Gratifying as was my life as a small-town lawyer, it definitely wasn’t my lifetime career goal.
The Dreaded Marketing Wall
When the time came to leave the practice of law in a small town to pursue new opportunities in a huge city, among the many new challenges was my head-on encounter with a new and mysterious monster: the dreaded marketing wall.
For whatever reason or reasons, my networking-as-marketing approach to generate new business was less effective as a big-city consultant than it had been as a small-town lawyer.
My search for marketing training led me to a full-term certificate course in marketing offered by a nearby university.
Long story short, this course triggered my first marketing a-ha moment.?
That breakthrough occurred when I realized that marketing is more than doing lunch and schmoozing.? It is in fact, a step-by-step process that is both repeatable and predictable.
And even better from my perspective, it was closely aligned with the process of strategic planning, which at the time was my preferred consulting service.
It was fairly easy to adapt my strategic planning methodology to the newly learned steps of the marketing process.

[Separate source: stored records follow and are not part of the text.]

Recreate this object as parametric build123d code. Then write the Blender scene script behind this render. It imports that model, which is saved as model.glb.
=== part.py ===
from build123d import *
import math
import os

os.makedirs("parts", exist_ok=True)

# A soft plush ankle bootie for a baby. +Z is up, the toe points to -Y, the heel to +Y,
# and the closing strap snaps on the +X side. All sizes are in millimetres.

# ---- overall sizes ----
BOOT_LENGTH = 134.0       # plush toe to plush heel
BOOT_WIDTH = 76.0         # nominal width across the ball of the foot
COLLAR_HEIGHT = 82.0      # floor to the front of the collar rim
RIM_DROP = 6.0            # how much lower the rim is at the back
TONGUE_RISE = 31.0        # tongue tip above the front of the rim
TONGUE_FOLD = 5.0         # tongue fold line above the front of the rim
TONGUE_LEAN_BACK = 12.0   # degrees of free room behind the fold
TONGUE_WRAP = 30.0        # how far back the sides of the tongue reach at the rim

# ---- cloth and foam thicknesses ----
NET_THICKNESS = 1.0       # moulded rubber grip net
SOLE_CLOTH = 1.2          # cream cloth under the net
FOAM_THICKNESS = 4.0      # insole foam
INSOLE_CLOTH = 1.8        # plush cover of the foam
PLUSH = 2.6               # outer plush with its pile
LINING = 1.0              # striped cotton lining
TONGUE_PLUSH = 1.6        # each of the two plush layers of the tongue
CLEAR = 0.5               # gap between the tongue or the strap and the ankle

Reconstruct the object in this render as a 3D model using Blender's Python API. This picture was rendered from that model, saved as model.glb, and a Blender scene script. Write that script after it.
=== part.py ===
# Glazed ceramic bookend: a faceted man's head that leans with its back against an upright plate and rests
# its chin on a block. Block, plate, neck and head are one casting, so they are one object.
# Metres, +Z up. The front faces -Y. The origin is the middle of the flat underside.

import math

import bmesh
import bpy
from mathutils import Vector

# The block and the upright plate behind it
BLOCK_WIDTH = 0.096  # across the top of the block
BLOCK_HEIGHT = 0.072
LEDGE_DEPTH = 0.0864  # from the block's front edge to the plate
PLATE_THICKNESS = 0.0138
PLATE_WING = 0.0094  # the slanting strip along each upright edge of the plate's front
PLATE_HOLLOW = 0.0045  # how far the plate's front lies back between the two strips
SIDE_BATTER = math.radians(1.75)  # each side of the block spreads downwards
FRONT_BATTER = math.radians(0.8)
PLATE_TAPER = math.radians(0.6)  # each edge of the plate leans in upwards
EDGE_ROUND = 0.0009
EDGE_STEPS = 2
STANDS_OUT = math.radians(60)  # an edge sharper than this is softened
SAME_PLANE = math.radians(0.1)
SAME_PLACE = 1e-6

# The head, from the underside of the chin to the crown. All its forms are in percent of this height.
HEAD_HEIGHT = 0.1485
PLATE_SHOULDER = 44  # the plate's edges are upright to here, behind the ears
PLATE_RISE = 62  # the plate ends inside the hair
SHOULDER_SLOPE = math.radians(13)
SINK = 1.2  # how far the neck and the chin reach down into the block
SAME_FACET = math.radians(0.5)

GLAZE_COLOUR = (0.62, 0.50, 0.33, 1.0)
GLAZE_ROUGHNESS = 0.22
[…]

Similarly, it was equally straight-forward to apply what I had learned about the marketing process to generate more new business for my fledgling consulting practice.
Combining the more refined focus necessary for networking in a big city with the key elements of a step-by-step marketing process consistently generated more desired ideal clients and new business for my consulting practice.
And the rest is another story for another time.